Since then, Musk has made other similar transactions, which are taxed as income. At that tax bracket, they are subject to a 40.8 percent tax rate. These transactions are what make up the bulk of his $11 billion tax bill, according to tax experts.
He won’t have to reach too far into his bank account to pay these taxes; Musk also sold millions of stock shares in order to help cover the tax liability and has thus far sold about $16 billion worth of stock that could go towards covering taxes, though it’s unclear to what extent. On top of these sales, Musk is set to receive even more in compensation from the company this year depending on its end-of-year performance.
The hundred-billionaire’s tax bill, thus, is a product of a maneuver to further pad his towering $280 billion net worth.

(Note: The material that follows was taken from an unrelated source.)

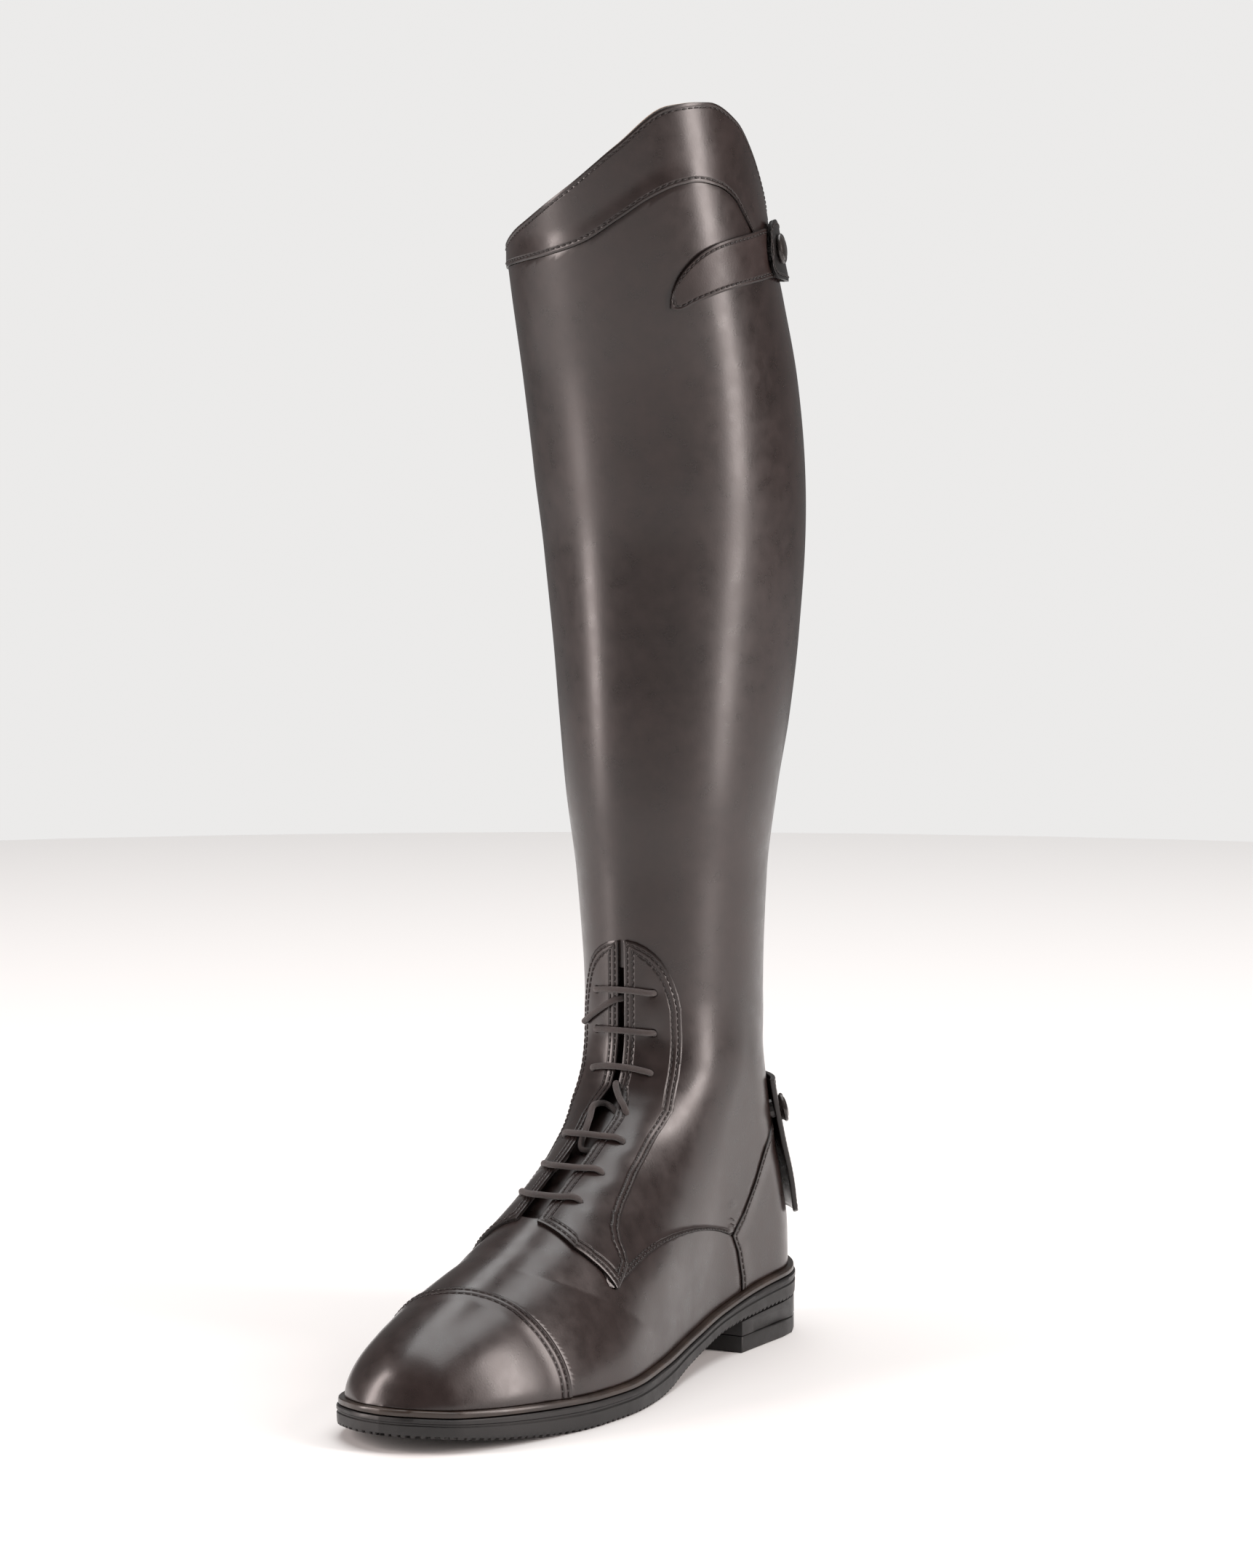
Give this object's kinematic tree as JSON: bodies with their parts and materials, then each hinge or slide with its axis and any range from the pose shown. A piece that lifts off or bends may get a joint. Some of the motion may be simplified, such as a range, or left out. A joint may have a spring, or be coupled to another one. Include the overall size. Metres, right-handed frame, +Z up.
{
  "type": "equestrian field boot",
  "caption": "Tall brown leather riding boot for the left foot, with a laced instep, a Spanish-cut top, a rear zip, a snap strap at the top and a black rubber sole.",
  "frame": {"origin": "on the floor, under the middle of the boot's outline", "axes": "+Z up, toe toward -Y, outer side of the leg toward +X"},
  "size_m": [0.1148, 0.294, 0.5157],
  "materials": {
    "calf_leather": "smooth dark brown calf, satin",
    "tab_leather": "smooth dark brown calf, satin",
    "black_leather": "black, satin",
    "lining_leather": "unfinished pigskin lining, matte",
    "footbed_leather": "matte",
    "welt_leather": "dyed edge",
    "elastic_fabric": "ribbed elastic",
    "zip_tape": "woven tape",
    "lace_cord": "round elastic cord",
    "zip_metal": "dark bronze",
    "snap_metal": "dark enamel on brass",
    "fibre_board": "pressed fibre",
    "cork": "granulated cork",
    "spring_steel": "as rolled",
    "nail_steel": "drawn wire",
    "sole_rubber": "moulded black rubber, satin"
  },
  "bodies": {
    "boot": {"top_panel": "calf_leather", "shaft_leather": "calf_leather", "elastic_panel_outer": "elastic_fabric", "elastic_panel_inner": "elastic_fabric", "heel_quarter": "calf_leather", "vamp": "calf_leather", "toe_cap": "calf_leather", "heel_counter": "fibre_board", "toe_puff": "fibre_board", "shaft_lining": "lining_leather", "foot_lining": "lining_leather", "tongue": "calf_leather", "facing_outer": "calf_leather", "facing_inner": "calf_leather", "lace": "lace_cord", "zip_tape_outer": "zip_tape", "zip_tape_inner": "zip_tape", "zip_teeth_outer": "zip_metal", "zip_teeth_inner": "zip_metal", "zip_top_stop": "zip_metal", "zip_bottom_stop": "zip_metal", "closure_tab": "tab_leather", "strap_anchor": "black_leather", "guard_anchor": "calf_leather", "guard_snap_stud": "snap_metal", "welt": "welt_leather", "cork_filler": "cork", "shank": "spring_steel", "outsole": "sole_rubber", "heel_block": "sole_rubber", "heel_top_piece": "sole_rubber", "heel_nail_1": "nail_steel", "heel_nail_2": "nail_steel", "heel_nail_3": "nail_steel", "heel_nail_4": "nail_steel", "insole_board": "fibre_board", "footbed": "footbed_leather"},
    "zip_slider": {"zip_slider": "zip_metal"},
    "zip_puller": {"zip_puller": "zip_metal"},
    "snap_strap": {"closure_strap": "black_leather", "strap_snap_cap": "snap_metal"},
    "heel_guard": {"zip_guard": "calf_leather", "guard_snap_cap": "snap_metal"}
  },
  "joints": [
    {"name": "slider_travel", "type": "hinge", "parent": "boot", "child": "zip_slider", "pos_m": [-0.00002, -0.1418, 0.328], "axis": [0.9998, 0, 0.019], "range_deg": [-32, 0]},
    {"name": "puller_swing", "type": "hinge", "parent": "zip_slider", "child": "zip_puller", "pos_m": [-0.00192, 0.12542, 0.42924], "axis": [1, 0, 0], "range_deg": [0, 110]},
    {"name": "strap_open", "type": "hinge", "parent": "boot", "child": "snap_strap", "pos_m": [-0.04783, 0.08944, 0.4565], "axis": [0.1634, -0.1281, 0.9782], "range_deg": [0, 95]},
    {"name": "guard_open", "type": "hinge", "parent": "boot", "child": "heel_guard", "pos_m": [-0.02673, 0.11346, 0.082], "axis": [-0.0116, -0.3655, 0.9307], "range_deg": [0, 100]}
  ]
}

It is only about 3.9 percent of his net worth, which may increase due to further stock transactions. It is also only a fraction of the record $36 billion he made in one day in October.
Unless Musk continues to make further large stock transactions in the coming years, it’s also likely to be an outlier for him. Though media outlets are gushing about the tax bill and publishing unqualified headlines on the matter, Musk typically makes these moves to avoid paying taxes, which would explain why he’s bragging about this year’s bill.
Leaked tax documents obtained by ProPublica earlier this year found that Musk paid $0 in federal income taxes in 2018. Between 2014 and 2018, Musk’s “true” federal income tax rate was a mere 3.3 percent – lower than the average middle-income family’s tax rate each year.
By the end of 2018, the 25 richest Americans were worth $1.1 trillion, as much as the combined wealth of 14.3M ordinary wage earners.
The 2018 personal federal tax bill for the 25 richest: $1.9 billion.